When he was named editor of Harper’s Magazine in 2006, Hodge was surprised to be described as a “Texan” by a New York Times reporter. “I never expected to be a professional Texan,” he writes, “one of those writers who wear the lone star like a brand.” Who am I? How does the place you are from shape you? Why did Hodge’s ancestors come to Texas? He seems to be trying to make his peace with something, but we’re never quite sure what.

Texas Blood: Seven Generations Among the Outlaws, Ranchers, Indians, Missionaries, Soldiers, and Smugglers of the Borderlands, the latest nonfiction from The Intercept’s Hodge, is a combination of journalism and memoir, producing an expansive—almost panoramic—history of Texas viewed through the lens of Hodge family history. The story of his family is a microcosm of the settlement of the American West.

Needing more than “epic histories sweep[ing] high above the hard ground of lived experience,” through six states and fifteen Texas counties, Hodge drives in the footsteps of his predecessors, beginning in Missouri, following the Osage Trace to Texas. Having no primary source from his relatives, Hodge employs a Washington Irving (who met Sam Houston) account of his travels on the road to Texas, and Frederick Law Olmsted’s account of his travels through Texas, to illuminate the Hodge pioneer journey.

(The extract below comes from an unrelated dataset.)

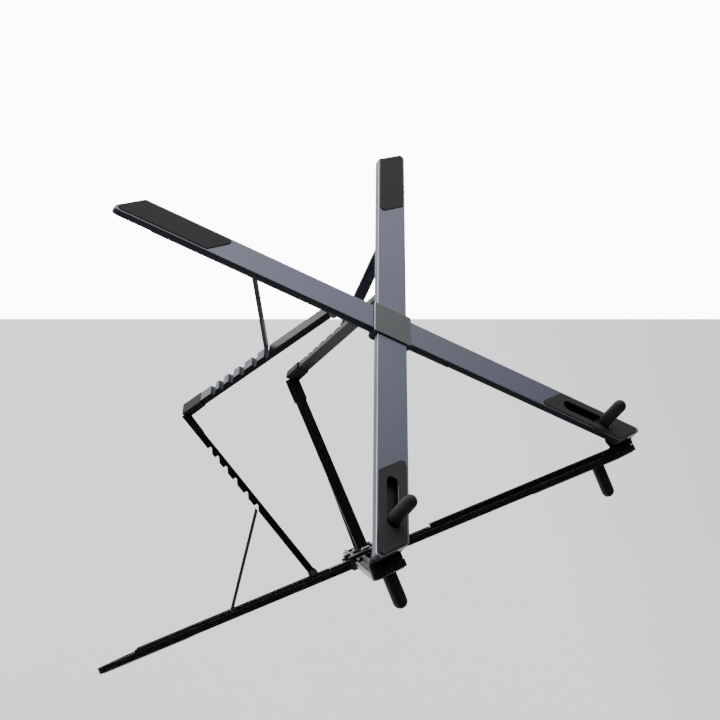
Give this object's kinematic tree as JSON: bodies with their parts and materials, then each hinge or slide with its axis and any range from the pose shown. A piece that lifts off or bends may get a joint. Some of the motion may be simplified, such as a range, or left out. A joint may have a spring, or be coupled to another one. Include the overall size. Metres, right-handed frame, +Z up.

Enhanced by maps and photographs, especially an arresting cover photo of a cloud-to-ground lightning strike in the West Texas mountains lighting up a field of wooden crosses in the foreground, Texas Blood is often mesmerizing, intermittently overwrought, always evocative. Hodge is capable of the lyrical (“the stream turbulent, rapid, pink with mud and minerals, alkaline and briny, searching for the crossing”), though his is an unsentimental journey. Sometimes terse, sometimes voluble, Hodge can drip with derision (“Quakers and German liberals and utopian Frenchmen and Poles who sought to create a New Jerusalem but instead simply added to the entrepreneurial energies of Dallas”), as well as inspire, as in the title of the first chapter, “Southwest Toward Home,” with its nod to Willie Morris’s North Toward Home.

Though it can be frustrating and ends abruptly, feeling unfinished, Texas Blood is a remarkable synthesis of the general and the personal, the concrete and the metaphysical.